Ieri Chrysler ha annunciato il rimborso di 7,6 miliardi di dollari ai governi degli Stati Uniti e del Canada. Il rimborso dei fondi concessi durante il periodo più buio della crisi ha due conseguenze di importanza fondamentale sia per Fiat che per la sua neocontrollata americana. Intanto Chrysler con il rimborso dei bond ottiene risparmi per 300 milioni di dollari all’anno grazie a minori oneri finanziari, dato che i prestiti concessi dai due governi avevano un costo molto superiore al tasso medio dei finanziamenti ottenuti dal sistema bancario; i risparmi cambiano sostanzialmente il conto economico della società americana migliorandolo sensibilmente.



Il secondo effetto del rimborso è la possibilità per Fiat di salire al 51% di Chrysler entro la fine dell’anno; il rimborso del debito dà infatti a Fiat la possibilità di comprare il 16% del gruppo al prezzo di 1.268 milioni di dollari. La notizia di ieri era largamente attesa e ormai da giorni si aspettava solo l’ufficialità di un evento già noto nei suoi dettagli principali. La vera notizia di ieri è però che Fiat può salire fino al 76% di Chrysler in diversi passaggi intermedi.



Entro maggio 2012 Fiat potrà comprare un ulteriore 6,5% detenuto dal governo americano, mentre, secondo gli accordi attuali, dal primo luglio 2012 al 30 giugno 2016 in cinque tranche (ogni sei mesi) può salire di un ulteriore 17% comprando dal sindacato VEBA il 40% della sua partecipazione in Chrysler. La novità solleva molte questioni e domande sul futuro del gruppo Fiat nei prossimi anni a cominciare dalla data di quotazione di Chrysler.

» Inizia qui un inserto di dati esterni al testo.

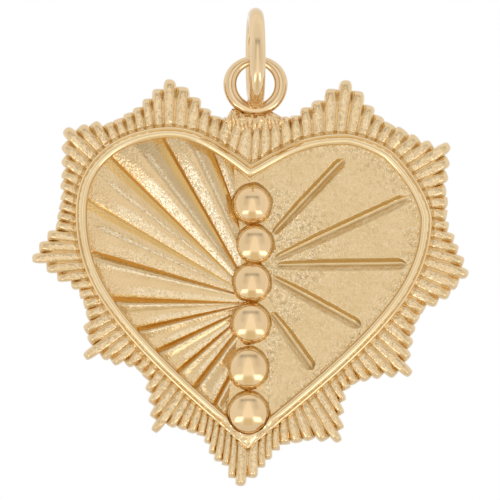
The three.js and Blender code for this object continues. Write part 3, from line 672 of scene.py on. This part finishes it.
# The falling side, as shares of a pleat's width, and the grain near the rim, as shares of its length.
FALLING_FROM = (0.5, 0.72)
FALLING_TO = (0.965, 0.935)
RIM_GRAIN = 0.45
RIM_GRAIN_LENGTH = 0.16
FULL_FROST = (0.1, 0.3)
FROST_AT_RIM = 0.5
GRAIN_FROM_RISE = 0.25
# Share of the width, and how strong the painted shade is there: an orange tone on the steep sides by the
# creases.
UPPER_PAINTED_SHADE = ((0.18, 0.22, 0.955, 0.97), (1.0, 0.0, 0.0, 1.0))
LOWER_PAINTED_SHADE = ((0.09, 0.13, 0.86, 0.9), (1.0, 0.0, 0.0, 1.0))
CREASE_AT_RIM = 1.0
CREASE_AT_COLUMN = 0.94
PLEAT_RISE = 0.225
MOST_RISE = 0.86
FIRST_LOWER_PLEAT = 5


def pleated_panel():
    panel = Panel(LEFT)
    before = panel.flats_before()
    stops = [
        (panel.first, panel.column_at(panel.first)),
        *CREASES,
        (panel.last, panel.column_at(panel.last)),
    ]
    # Each line has its share of the pleat's width, the rise, painted crease shade and painted ridge highlight
    # there, the pleat's width at the rim and at the balls, and the pleat's lift and frost.
    lines = []
    for i, (a, b) in enumerate(zip(stops, stops[1:])):
        upper = i < FIRST_LOWER_PLEAT
        section, painted_shade = (PLEAT_SECTION, UPPER_PAINTED_SHADE) if upper else (LOWER_SECTION, LOWER_PAINTED_SHADE)
        ridge_at = UPPER_RIDGE if upper else LOWER_RIDGE
        knots = section[:, 0]
        steps = np.sort(np.concatenate([knots[:-1], (knots[1:] + knots[:-1]) / 2]))
        for share in steps:
            panel.add(a[0] + (b[0] - a[0]) * share, a[1] + (b[1] - a[1]) * share)
        first, last = panel.outer[-len(steps)], panel.outer[-1]
        first_in, last_in = panel.inner[-len(steps)], panel.inner[-1]
        run = first_in + last_in - first - last
        run /= np.linalg.norm(run)
        widths = [abs(np.dot(v, [-run[1], run[0]])) for v in (last - first, last_in - first_in)]
        for share in steps:
            rise, tone = np.interp(share, *section.T), np.interp(share, *painted_shade)
            ridge_highlight = RIDGE_PAINTED_HIGHLIGHT * math.exp(-(((share - ridge_at) / RIDGE_WIDTH) ** 2))
            lines.append((share, rise, tone, ridge_highlight, *widths, PLEAT_LIFTS[i], PLEAT_FROST[i]))
    panel.add(*stops[-1])
    lines.append((1.0, 0.0, 1.0, 0.0, *lines[-1][4:]))
    after = panel.flats_after()
    share, rise, tone, ridge_highlight, width, width_in, lift, frost = np.pad(lines, ((before, after), (0, 0))).T
    flat = np.pad(np.zeros(len(lines)), (before, after), constant_values=1) > 0

    outer, inner, axis = panel.lines()
    r = np.linspace(0, 1, PLEAT_ROWS)[:, None]
    x = outer[:, 0] + (inner - outer)[:, 0] * r
    z = outer[:, 1] + (inner - outer)[:, 1] * r
    crease = CREASE_AT_RIM + (CREASE_AT_COLUMN - CREASE_AT_RIM) * r
    lift = np.minimum(PLEAT_RISE * lift * (width + (width_in - width) * r), MOST_RISE)
    lift *= LIFT_AT_RIM + (1 - LIFT_AT_RIM) * np.sin(progress(r, 0, LIFT_LENGTH) * math.pi / 2)
    t = crease + lift * rise + PANEL_WAVE * wander(x, z, *PLEAT_WAVES) * np.clip(rise, LEAST_WAVE, 1)
    t = np.where(flat, LAND_HEIGHT, t)
    # Painted shade: the steep sides by the creases take the orange tone, and the flats beside them a share of
    # it.
    painted_shading = np.where(flat, LAND_SHADE_AND_GRAIN, tone) * np.ones_like(x)
    falling = progress(share, *FALLING_FROM) * progress(share, *FALLING_TO)
    away = progress(r, *FULL_FROST)
    grain = falling * (RIM_GRAIN + (1 - RIM_GRAIN) * away) + RIM_GRAIN * progress(r, RIM_GRAIN_LENGTH, 0)
    grain = np.minimum(np.minimum(grain, FROST_AT_RIM + (1 - FROST_AT_RIM) * away), frost)
    # The pale ridge line is a painted highlight, carried by the grain into the pale frost tone.
    grain = np.maximum(grain, ridge_highlight * progress(r, 0, RIDGE_START)) * progress(rise, 0, GRAIN_FROM_RISE)
    return panel_mesh("left_panel", x, z, t, axis, painted_shading, grain)


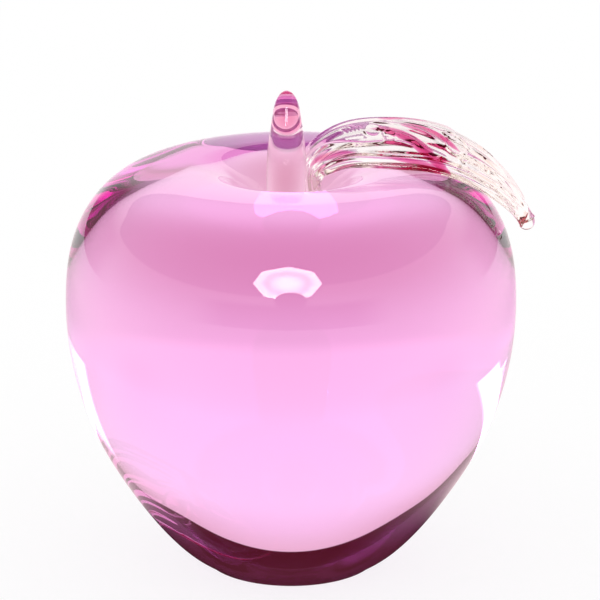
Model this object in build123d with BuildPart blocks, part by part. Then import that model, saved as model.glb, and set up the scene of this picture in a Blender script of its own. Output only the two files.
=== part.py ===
import os
from math import cos, radians, sin

from build123d import *

# Hand-worked glass apple that stands on a ground flat, in millimetres.
# The origin is the centre of that flat, +Z points up and the leaf hangs over the +X shoulder.

# Apple body
body_radius = 40.0
crest_height = 73.1
crest_radius = 17.7
base_radius = 15.5
base_bevel = 0.4
dimple_depth = 12.0

# Stem, a clear bit over a pink core
stem_offset = -0.75
stem_length = 25.3
stem_foot_radius = 4.1
stem_shaft_radius = 3.55
core_radius = 2.2
core_neck_radius = 1.7
core_bulb_radius = 2.0
core_tip_cover = 3.1
seat_margin = 0.2

# Leaf, a clear bit pressed with ribs and draped over the shoulder
leaf_width = 18.0
leaf_thickness = 2.7
leaf_root_width = 9.0
leaf_root_thickness = 2.4
leaf_tip_width = 2.9
leaf_tip_thickness = 2.3
leaf_camber_height = 1.1
leaf_drop = 10.2
leaf_root_tilt = 19.0
leaf_tip_tilt = 8.0
leaf_rim_depth = 0.9
rib_height = 0.45
rib_count = 5
tip_bead_radius = 1.65
stalk_rise = 8.0
stalk_foot_width = 5.0
stalk_foot_thickness = 2.2
stalk_sink = 3.0
stalk_press = 0.2

# Pink streaks inside the leaf
streak_thickness = 1.1
streak_end_width = 0.5
streak_end_thickness = 0.3

# Points of the body's outline, as shares of the way from base_radius to body_radius and of
# crest_height
flank_shares = (
    (0.1135, 0.027),
    (0.2571, 0.070),
    (0.4269, 0.138),
    (0.6016, 0.223),
    (0.7714, 0.324),
    (0.9069, 0.444),
    (0.9837, 0.571),
    (0.9967, 0.699),
    (0.9461, 0.814),
    (0.8090, 0.906),
    (0.6114, 0.966),
    (0.3584, 0.995),
)
# Points of the dimple's wall, as shares of its width from seat to crest and of its depth
dimple_shares = (
    (0.636, 0.068),
    (0.281, 0.325),
    (0.091, 0.725),
)
# Outline of the stem, as shares of its shaft radius and its length
stem_shares = (
    (1.030, 0.100),
    (1.000, 0.300),
    (0.965, 0.560),
    (0.850, 0.705),
    (0.690, 0.840),
    (0.480, 0.945),
)
# Places of the core's waist, neck and bulb, as shares of the core's height
core_waist_share = 0.55
core_neck_share = 0.80
# Path of the leaf beyond its root, as shares of the way from the stalk to body_radius, of
# body_radius, and of leaf_drop above the crest
leaf_path_shares = (
    (0.0094, 0.015, -0.072),
    (0.0947, 0.030, 0.220),
    (0.3573, 0.055, 0.345),
    (0.6399, 0.055, 0.210),
    (0.8482, 0.045, -0.205),
    (0.9778, 0.025, -0.660),
    (1.0443, 0.010, -0.996),
)
# Where the blade leaves the stalk, as a share of the leaf's path
blade_start_share = 0.20
# Width and thickness along the blade: share of the blade's path, of leaf_width and of leaf_thickness
blade_shares = (
    (0.12, 0.70, 1.08),
    (0.28, 0.90, 1.02),
    (0.46, 1.00, 0.98),
    (0.64, 0.94, 0.94),
    (0.80, 0.78, 0.92),
    (0.92, 0.48, 0.88),
)
# Thickness of the blade at its rims, as a share of its thickness in the middle
edge_thickness_share = 0.72
# Streaks: share of the blade's path at both ends, sideways share of the half width at both
# ends, and width as a share of leaf_width
streak_shares = {
    "leaf_streak_root": (0.06, 0.28, -0.35, 0.15, 0.110),
    "leaf_streak_main": (0.29, 0.62, 0.52, -0.42, 0.150),
    "leaf_streak_upper": (0.40, 0.66, 0.53, 0.40, 0.090),
    "leaf_streak_far": (0.30, 0.53, 0.80, 0.80, 0.060),
    "leaf_streak_near": (0.34, 0.64, -0.70, -0.66, 0.075),
}
# Swelling of a streak: share of its own length, share of its full width and thickness
swell_shares = (
    (0.12, 0.62),
    (0.38, 1.00),
    (0.68, 0.92),
    (0.90, 0.48),
)


# Values that follow from the sizes above
seat_height = crest_height - dimple_depth
seat_radius = stem_foot_radius + abs(stem_offset) + seat_margin
stem_tip = seat_height + stem_length
core_height = stem_length - core_tip_cover
stalk_offset = stem_offset + stem_shaft_radius + stalk_foot_thickness / 2 - stalk_press


def mix(start, end, share):
    return start + (end - start) * share


def body_point(radius_share, height_share):
    return (mix(base_radius, body_radius, radius_share), height_share * crest_height)


def dimple_point(width_share, depth_share):
    return (mix(seat_radius, crest_radius, width_share), crest_height - depth_share * dimple_depth)


def stem_point(radius_share, height_share):
    return (radius_share * stem_shaft_radius, seat_height + height_share * stem_length)


def core_point(radius, height_share):
    return (radius, seat_height + height_share * core_height)


def leaf_point(reach_share, side_share, rise_share):
    reach = mix(stalk_offset, body_radius, reach_share)
    return (reach, side_share * body_radius, crest_height + rise_share * leaf_drop)


# Apple body: a solid block of pink glass, turned about its axis, with a dimple that holds the stem
with BuildPart() as apple_body:
    with BuildSketch(Plane.XZ):
        with BuildLine():
            bevel_top = (base_radius + base_bevel, base_bevel)
            crest = (crest_radius, crest_height)
            seat_edge = (seat_radius, seat_height)
            flank = [body_point(*share) for share in flank_shares]
            wall = [dimple_point(*share) for share in dimple_shares]
            Line((0, 0), (base_radius, 0))
            Line((base_radius, 0), bevel_top)
            Spline(bevel_top, *flank, crest, tangents=((3, 2), (-1, 0)))
            Spline(crest, *wall, seat_edge, tangents=((-1, 0), (-1, -1)))
            Line(seat_edge, (0, seat_height))
            Line((0, seat_height), (0, 0))
        make_face()
    revolve(axis=Axis.Z)

stem_plane = Plane(origin=(stem_offset, 0, 0), x_dir=(1, 0, 0), z_dir=(0, -1, 0))
stem_axis = Axis((stem_offset, 0, 0), (0, 0, 1))
stem_foot = (stem_foot_radius, seat_height)
bulb_center_height = seat_height + core_height - core_bulb_radius

# Pink core of the stem: a rod whose end is rounded into a bulb
with BuildPart() as stem_core:
    with BuildSketch(stem_plane):
        with BuildLine():
            core_foot = (core_radius, seat_height)
            core_waist = core_point(core_radius, core_waist_share)
            core_neck = core_point(core_neck_radius, core_neck_share)
            bulb_side = (core_bulb_radius, bulb_center_height)
            core_top = (0, seat_height + core_height)
            Line((0, seat_height), core_foot)
            Line(core_foot, core_waist)
            Spline(core_waist, core_neck, bulb_side, tangents=((0, 1), (0, 1)))
            RadiusArc(bulb_side, core_top, -core_bulb_radius)
            Line(core_top, (0, seat_height))
        make_face()
    revolve(axis=stem_axis)

# Clear casing of the stem: a drawn finger with a flared foot, closed over the core
with BuildPart() as stem_casing:
    with BuildSketch(stem_plane):
        with BuildLine():
            tip = (0, stem_tip)
            Line((0, seat_height), stem_foot)
            side = [stem_point(*share) for share in stem_shares]
            Spline(stem_foot, *side, tip, tangents=((-1, 2), (-1, 0)))
            Line(tip, (0, seat_height))
        make_face()
    revolve(axis=stem_axis)
    add(stem_core.part, mode=Mode.SUBTRACT)

# Path of the leaf: up out of the dimple beside the stem, over the crest and down past the shoulder
with BuildLine() as leaf_line:
    foot = (stalk_offset, 0, seat_height - stalk_sink)
    root = (stalk_offset, 0, seat_height + stalk_rise)
    drape = [leaf_point(*share) for share in leaf_path_shares]
    Spline(foot, root, *drape)
leaf_path = leaf_line.edge()


def path_share(blade_share):
    return mix(blade_start_share, 1, blade_share)


def leaf_plane(share):
    heading = leaf_path % share
    lift = heading.cross(Vector(0, 1, 0)).normalized()
    side = lift.cross(heading)
    tilt = radians(mix(leaf_root_tilt, leaf_tip_tilt, share))
    across = side * cos(tilt) + lift * sin(tilt)
    return Plane(origin=leaf_path @ share, x_dir=across, z_dir=heading)


def camber_at(width, side_share):
    return leaf_camber_height * width / leaf_width * (1 - side_share**2)


def draw_leaf_section(width, thickness):
    # a slice with one arch for each rib above, a plain arch below and rounded rims;
    # the middle point of such an arch lies twice as far out as the arch reaches
    rim = leaf_rim_depth * width / leaf_width
    face_half = width / 2 - rim
    rise = 2 * rib_height * width / leaf_width
    valleys = []
    for index in range(rib_count + 1):
        side_share = 2 * index / rib_count - 1
        bulge = thickness / 2 * mix(1, edge_thickness_share, side_share**2)
        valleys.append((face_half * side_share, camber_at(width, side_share) + bulge))
    for left, right in zip(valleys, valleys[1:]):
        crown = ((left[0] + right[0]) / 2, (left[1] + right[1]) / 2 + rise)
        Bezier(left, crown, right)
    edge_drop = thickness * edge_thickness_share
    under_left = (-face_half, valleys[0][1] - edge_drop)
    under_right = (face_half, valleys[-1][1] - edge_drop)
    belly = 2 * camber_at(width, 0) - thickness / 2
    Bezier(valleys[0], (-width / 2 - rim, valleys[0][1] - edge_drop / 2), under_left)
    Bezier(under_left, (0, belly), under_right)
    Bezier(valleys[-1], (width / 2 + rim, valleys[-1][1] - edge_drop / 2), under_right)


def blade_size(blade_share):
    # width and thickness between the two nearest rows of the table
    rows = [(0, leaf_root_width / leaf_width, leaf_root_thickness / leaf_thickness), *blade_shares]
    rows.append((1, leaf_tip_width / leaf_width, leaf_tip_thickness / leaf_thickness))
    for low, high in zip(rows, rows[1:]):
        if blade_share <= high[0]:
            between = (blade_share - low[0]) / (high[0] - low[0])
            break
    return leaf_width * mix(low[1], high[1], between), leaf_thickness * mix(low[2], high[2], between)


# Pink streaks: flattened threads of coloured glass that lie inside the blade
streaks = {}
for name, (start, end, start_side, end_side, width_share) in streak_shares.items():
    with BuildPart() as streak:
        full_width = width_share * leaf_width
        swells = [(0, None), *swell_shares, (1, None)]
        for share, swell in swells:
            blade_share = mix(start, end, share)
            side_share = mix(start_side, end_side, share)
            blade_width = blade_size(blade_share)[0]
            if swell is None:
                size = (streak_end_width, streak_end_thickness)
            else:
                size = (full_width * swell, streak_thickness * swell)
            center = (side_share * blade_width / 2, camber_at(blade_width, side_share))
            with BuildSketch(leaf_plane(path_share(blade_share))):
                with BuildLine():
                    left = (center[0] - size[0] / 2, center[1])
                    right = (center[0] + size[0] / 2, center[1])
                    Bezier(left, (center[0], center[1] + size[1]), right)
                    Bezier(left, (center[0], center[1] - size[1]), right)
                make_face()
        loft()
    streak.part.label = name
    streaks[name] = streak.part

# Leaf blade: clear ribbed glass around the streaks, with a bead where it was pulled off
with BuildPart() as leaf_blade:
    for blade_share in (0, *[row[0] for row in blade_shares], 1):
        with BuildSketch(leaf_plane(path_share(blade_share))):
            with BuildLine():
                draw_leaf_section(*blade_size(blade_share))
            make_face()
    loft()
    with Locations(leaf_path @ 1):
        Sphere(tip_bead_radius)
    for neighbour in (apple_body, stem_core, stem_casing):
        add(neighbour.part, mode=Mode.SUBTRACT)
    for streak_part in streaks.values():
        add(streak_part, mode=Mode.SUBTRACT)

# Leaf stalk: the drawn-in end of the leaf, fused to the dimple's wall and the side of the stem
with BuildPart() as leaf_stalk:
    for share, width, thickness in (
        (0, stalk_foot_width, stalk_foot_thickness),
        (blade_start_share / 2, stalk_foot_width, stalk_foot_thickness),
        (blade_start_share, leaf_root_width, leaf_root_thickness),
    ):
        with BuildSketch(leaf_plane(share)):
            with BuildLine():
                draw_leaf_section(width, thickness)
            make_face()
    loft()
    for neighbour in (apple_body, stem_core, stem_casing):
        add(neighbour.part, mode=Mode.SUBTRACT)

apple_body.part.label = "apple_body"
stem_core.part.label = "stem_core"
stem_casing.part.label = "stem_casing"
leaf_blade.part.label = "leaf_blade"
leaf_stalk.part.label = "leaf_stalk"

os.makedirs("parts", exist_ok=True)
pieces = (apple_body.part, stem_core.part, stem_casing.part, leaf_blade.part, leaf_stalk.part)
for piece in (*pieces, *streaks.values()):
    export_step(piece, f"parts/{piece.label}.step")
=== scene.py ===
import bpy
import numpy as np
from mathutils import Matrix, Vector


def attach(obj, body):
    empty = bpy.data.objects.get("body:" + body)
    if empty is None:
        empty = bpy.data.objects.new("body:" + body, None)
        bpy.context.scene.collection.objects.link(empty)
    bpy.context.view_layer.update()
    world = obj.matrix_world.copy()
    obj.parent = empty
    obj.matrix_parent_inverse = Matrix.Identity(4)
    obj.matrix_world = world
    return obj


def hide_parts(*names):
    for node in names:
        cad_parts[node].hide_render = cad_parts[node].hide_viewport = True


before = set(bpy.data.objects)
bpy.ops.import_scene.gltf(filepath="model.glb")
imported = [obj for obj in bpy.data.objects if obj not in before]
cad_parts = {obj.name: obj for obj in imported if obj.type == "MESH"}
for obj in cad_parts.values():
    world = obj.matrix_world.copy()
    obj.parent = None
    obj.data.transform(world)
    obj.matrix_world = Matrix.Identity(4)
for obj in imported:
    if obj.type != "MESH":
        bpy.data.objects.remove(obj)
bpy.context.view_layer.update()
scene = bpy.context.scene
mm = 0.001  # sizes below are millimetres, Blender's are metres
print("frame loaded:", len(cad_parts), "nodes")


# tools for shapes

# Cubic spline C(t) with C, C' and C'' continuous, t = chord length from point to point.
# With a heading, C' at that end is the unit heading, without one C'' is 0 there.
# share is an array from 0 to 1 of the whole chord length.
def splineThrough(points, share, startHeading=None, endHeading=None):
    points = np.asarray(points, float)
    steps = np.linalg.norm(np.diff(points, axis=0), axis=1)
    knots = np.concatenate([[0], np.cumsum(steps)])
    count = len(points)
    system, right = np.zeros((count, count)), np.zeros_like(points)
    inner = np.arange(1, count - 1)
    slopes = np.diff(points, axis=0) / steps[:, None]
    system[inner, inner - 1] = steps[:-1]
    system[inner, inner] = 2 * (steps[:-1] + steps[1:])
    system[inner, inner + 1] = steps[1:]
    right[inner] = 6 * np.diff(slopes, axis=0)
    system[0, 0] = system[-1, -1] = 1
    if startHeading is not None:
        system[0, :2] = 2 * steps[0], steps[0]
        right[0] = 6 * (slopes[0] - np.array(startHeading) / np.linalg.norm(startHeading))
    if endHeading is not None:
        system[-1, -2:] = steps[-1], 2 * steps[-1]
        right[-1] = 6 * (np.array(endHeading) / np.linalg.norm(endHeading) - slopes[-1])
    bend = np.linalg.solve(system, right)
    t = np.asarray(share) * knots[-1]
    cell = np.clip(np.searchsorted(knots, t, side="right") - 1, 0, count - 2)
    h, low, high = steps[cell], t - knots[cell], knots[cell + 1] - t
    low, high, h = low[:, None], high[:, None], h[:, None]
    return (
        (high**3 * bend[cell] + low**3 * bend[cell + 1]) / (6 * h)
        + (points[cell] / h - bend[cell] * h / 6) * high
        + (points[cell + 1] / h - bend[cell + 1] * h / 6) * low
    )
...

Secondo i piani attuali, l’Ipo era prevista per fine 2011; questi ultimi fatti potrebbero però far ipotizzare un rallentamento della quotazione di Chrysler. Il prezzo a cui Fiat dovrà pagare le quote di cui sopra sarebbe in linea con quello del mercato se la società fosse quotata ,altrimenti sarebbe pari ai multipli a cui tratta Fiat stessa; è un problema non secondario ,perché nel primo caso l’onere per Fiat sarebbe molto superiore.



Ieri sera Marchionne ha dichiarato che ci sono le condizioni perché il progetto di integrazione con Chrysler venga accelerato. L’ipotesi è che Fiat possa raggiungere un accordo con il sindacato per accorciare i tempi dell’incremento della quota. Le ragioni industriali e strategiche dell’operazione sono già state ampiamente spiegate e Marchionne ha già dimostrato, al di là di ogni dubbio, che l’integrazione con la casa americana sia la priorità numero uno per Fiat.

Il raggiungimento del 76% in questo scenario assume un’importanza fondamentale, perché consente a Fiat una gestione finanziaria comune, cassa inclusa, con Chrysler. Mentre tutti sono concentrati sui destini borsistici di Fiat o sul numero di immatricolazioni in Italia, Fiat è andata molto avanti nell’integrazione industriale con Chrysler; ottenere anche l’obiettivo di una gestione finanziaria condivisa consentirebbe alle due società di agire come un gruppo comune probabilmente già prima della fusione, che rimane l’obiettivo finale di tutta la storia recente di Fiat.

La volontà di bruciare le tappe per arrivare il prima possibile a un nuovo unico gruppo conferma, se mai ce ne fosse ancora bisogno, che il destino di Fiat-Chrysler è quello di diventare una società globale molto probabilmente americana in cui alla “vecchia Fiat” rimarrebbe un ruolo di holding e di capofila della presenza europea. È assolutamente comprensibile che in un processo di questa portata si dimentichi l’attività ordinaria, ma la performance di Fiat in termini di immatricolazioni in Europa comincia a diventare preoccupante.

Tra le varie spiegazioni possibili della mancanza di nuovi modelli e della prolungata serie di cattive notizie sulle immatricolazioni non si può non notare il silenzio sinistro che rimane su Alfa Romeo e su alcuni stabilimenti del gruppo. La cessione di Alfa è stata smentita a più riprese, ma è innegabile che non ci sia un singolo fatto che faccia intendere che una decisione finale sul marchio del biscione sia già stata presa. Nel nuovo gruppo globale, il marchio potrebbe anche non avere senso, soprattutto in presenza di offerte molto generose da parte di Volkswagen.

Oltre ad Alfa, anche sulla presenza in Italia di Fiat rimangono forti perplessità, dato che il destino di molti stabilimenti rimane sospeso. Per quanto si proceda spediti, il processo rimane ancora lungo e probabilmente ricco di sorprese. Il finale, invece, era già scritto dal primo giorno con una Fiat trasformata e globale e, soprattutto, non più indissolubilmente legata all’Italia e alle sue rigidità.